*** RECORDS SHOWN

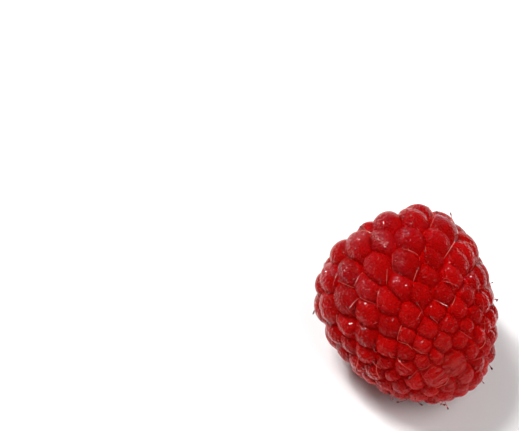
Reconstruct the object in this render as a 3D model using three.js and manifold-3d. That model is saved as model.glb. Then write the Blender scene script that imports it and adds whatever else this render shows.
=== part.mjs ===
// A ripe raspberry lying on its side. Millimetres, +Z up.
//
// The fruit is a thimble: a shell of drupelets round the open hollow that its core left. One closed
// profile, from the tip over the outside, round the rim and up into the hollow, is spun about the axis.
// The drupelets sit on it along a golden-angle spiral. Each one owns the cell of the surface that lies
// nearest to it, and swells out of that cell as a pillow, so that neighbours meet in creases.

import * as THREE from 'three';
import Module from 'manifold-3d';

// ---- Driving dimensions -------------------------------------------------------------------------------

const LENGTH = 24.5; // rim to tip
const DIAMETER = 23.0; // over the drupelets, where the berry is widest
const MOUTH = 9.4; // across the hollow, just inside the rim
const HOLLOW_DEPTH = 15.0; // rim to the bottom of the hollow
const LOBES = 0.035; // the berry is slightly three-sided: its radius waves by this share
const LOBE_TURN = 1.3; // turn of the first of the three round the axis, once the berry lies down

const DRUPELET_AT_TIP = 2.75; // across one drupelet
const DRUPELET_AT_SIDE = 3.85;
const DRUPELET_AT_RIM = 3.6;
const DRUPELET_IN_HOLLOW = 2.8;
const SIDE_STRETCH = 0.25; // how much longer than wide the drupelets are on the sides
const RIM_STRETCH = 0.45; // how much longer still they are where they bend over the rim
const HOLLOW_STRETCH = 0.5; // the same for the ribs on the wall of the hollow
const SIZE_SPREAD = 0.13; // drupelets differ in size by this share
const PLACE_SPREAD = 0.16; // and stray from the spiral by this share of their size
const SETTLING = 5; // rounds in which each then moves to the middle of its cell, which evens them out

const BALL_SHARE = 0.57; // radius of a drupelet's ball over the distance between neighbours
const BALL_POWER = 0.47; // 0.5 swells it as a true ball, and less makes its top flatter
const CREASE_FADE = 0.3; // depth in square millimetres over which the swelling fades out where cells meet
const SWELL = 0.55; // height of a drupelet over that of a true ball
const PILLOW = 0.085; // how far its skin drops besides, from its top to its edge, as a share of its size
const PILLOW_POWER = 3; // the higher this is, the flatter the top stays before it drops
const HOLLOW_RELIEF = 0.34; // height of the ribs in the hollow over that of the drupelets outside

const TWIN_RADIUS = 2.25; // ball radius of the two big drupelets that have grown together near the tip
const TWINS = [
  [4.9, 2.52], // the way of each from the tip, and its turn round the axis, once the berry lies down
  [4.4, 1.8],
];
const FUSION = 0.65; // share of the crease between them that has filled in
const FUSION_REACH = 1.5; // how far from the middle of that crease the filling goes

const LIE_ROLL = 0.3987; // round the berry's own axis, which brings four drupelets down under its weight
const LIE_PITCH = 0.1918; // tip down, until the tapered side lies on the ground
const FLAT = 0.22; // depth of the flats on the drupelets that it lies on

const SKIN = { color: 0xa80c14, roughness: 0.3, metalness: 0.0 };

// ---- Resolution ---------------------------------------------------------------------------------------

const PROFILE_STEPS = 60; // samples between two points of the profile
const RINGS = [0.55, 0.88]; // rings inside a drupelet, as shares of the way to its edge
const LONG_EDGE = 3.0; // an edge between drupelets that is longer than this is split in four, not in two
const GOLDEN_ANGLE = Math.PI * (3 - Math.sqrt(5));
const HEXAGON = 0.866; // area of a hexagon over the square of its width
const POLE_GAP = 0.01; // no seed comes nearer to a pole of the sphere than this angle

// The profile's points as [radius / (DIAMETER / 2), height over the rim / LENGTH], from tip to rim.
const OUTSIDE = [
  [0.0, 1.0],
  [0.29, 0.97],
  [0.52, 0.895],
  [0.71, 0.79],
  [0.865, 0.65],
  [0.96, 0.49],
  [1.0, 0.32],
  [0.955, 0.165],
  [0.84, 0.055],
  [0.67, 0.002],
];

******
*** RECORDS SHOWN

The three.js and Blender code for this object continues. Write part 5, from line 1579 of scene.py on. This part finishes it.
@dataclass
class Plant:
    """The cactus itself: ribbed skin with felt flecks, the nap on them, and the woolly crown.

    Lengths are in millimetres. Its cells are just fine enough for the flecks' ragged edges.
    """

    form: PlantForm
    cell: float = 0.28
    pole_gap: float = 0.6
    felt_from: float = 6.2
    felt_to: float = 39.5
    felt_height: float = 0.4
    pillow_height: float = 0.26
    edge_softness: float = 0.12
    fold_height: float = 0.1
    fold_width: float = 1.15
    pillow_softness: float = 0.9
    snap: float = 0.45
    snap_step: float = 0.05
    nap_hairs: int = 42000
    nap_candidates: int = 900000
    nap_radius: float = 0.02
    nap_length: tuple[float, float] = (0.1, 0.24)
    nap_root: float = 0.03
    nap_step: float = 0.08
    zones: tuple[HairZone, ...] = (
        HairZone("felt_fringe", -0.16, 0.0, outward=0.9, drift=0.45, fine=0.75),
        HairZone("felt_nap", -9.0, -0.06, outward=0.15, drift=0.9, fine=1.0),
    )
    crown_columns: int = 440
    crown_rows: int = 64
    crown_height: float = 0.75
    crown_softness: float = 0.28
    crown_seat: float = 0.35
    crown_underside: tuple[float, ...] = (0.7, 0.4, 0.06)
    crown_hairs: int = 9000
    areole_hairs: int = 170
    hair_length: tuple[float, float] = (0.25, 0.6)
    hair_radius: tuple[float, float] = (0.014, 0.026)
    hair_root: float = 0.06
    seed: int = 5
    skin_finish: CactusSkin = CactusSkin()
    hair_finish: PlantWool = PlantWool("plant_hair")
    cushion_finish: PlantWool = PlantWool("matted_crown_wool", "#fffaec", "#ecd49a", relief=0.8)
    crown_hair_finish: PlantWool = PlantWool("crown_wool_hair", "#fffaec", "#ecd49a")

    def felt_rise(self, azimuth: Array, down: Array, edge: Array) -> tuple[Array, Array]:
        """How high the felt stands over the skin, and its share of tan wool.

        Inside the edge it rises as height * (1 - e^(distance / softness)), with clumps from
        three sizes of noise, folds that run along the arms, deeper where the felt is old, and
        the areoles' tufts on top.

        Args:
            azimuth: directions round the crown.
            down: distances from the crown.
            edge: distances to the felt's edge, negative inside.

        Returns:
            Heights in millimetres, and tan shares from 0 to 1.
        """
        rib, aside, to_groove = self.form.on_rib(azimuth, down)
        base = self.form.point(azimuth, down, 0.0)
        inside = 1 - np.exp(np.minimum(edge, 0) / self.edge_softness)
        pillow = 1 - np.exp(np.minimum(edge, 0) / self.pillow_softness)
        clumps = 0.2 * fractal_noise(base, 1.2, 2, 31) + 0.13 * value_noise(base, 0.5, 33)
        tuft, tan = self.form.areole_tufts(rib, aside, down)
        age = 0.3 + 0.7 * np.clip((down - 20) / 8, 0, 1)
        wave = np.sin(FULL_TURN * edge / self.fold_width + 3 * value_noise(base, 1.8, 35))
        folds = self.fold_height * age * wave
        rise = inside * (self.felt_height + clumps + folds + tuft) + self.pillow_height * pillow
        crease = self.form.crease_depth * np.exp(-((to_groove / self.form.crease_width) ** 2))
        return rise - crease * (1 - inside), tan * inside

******

_TASK PROMPT_
Exactly those lines that run from the line with "Reconstruct the object" through the line with "const LOBE_TURN = 1.3;" are to be reproduced; both end lines belong to the range.

_TASK RESPONSE_
Reconstruct the object in this render as a 3D model using three.js and manifold-3d. That model is saved as model.glb. Then write the Blender scene script that imports it and adds whatever else this render shows.
=== part.mjs ===
// A ripe raspberry lying on its side. Millimetres, +Z up.
//
// The fruit is a thimble: a shell of drupelets round the open hollow that its core left. One closed
// profile, from the tip over the outside, round the rim and up into the hollow, is spun about the axis.
// The drupelets sit on it along a golden-angle spiral. Each one owns the cell of the surface that lies
// nearest to it, and swells out of that cell as a pillow, so that neighbours meet in creases.

import * as THREE from 'three';
import Module from 'manifold-3d';

// ---- Driving dimensions -------------------------------------------------------------------------------

const LENGTH = 24.5; // rim to tip
const DIAMETER = 23.0; // over the drupelets, where the berry is widest
const MOUTH = 9.4; // across the hollow, just inside the rim
const HOLLOW_DEPTH = 15.0; // rim to the bottom of the hollow
const LOBES = 0.035; // the berry is slightly three-sided: its radius waves by this share
const LOBE_TURN = 1.3; // turn of the first of the three round the axis, once the berry lies down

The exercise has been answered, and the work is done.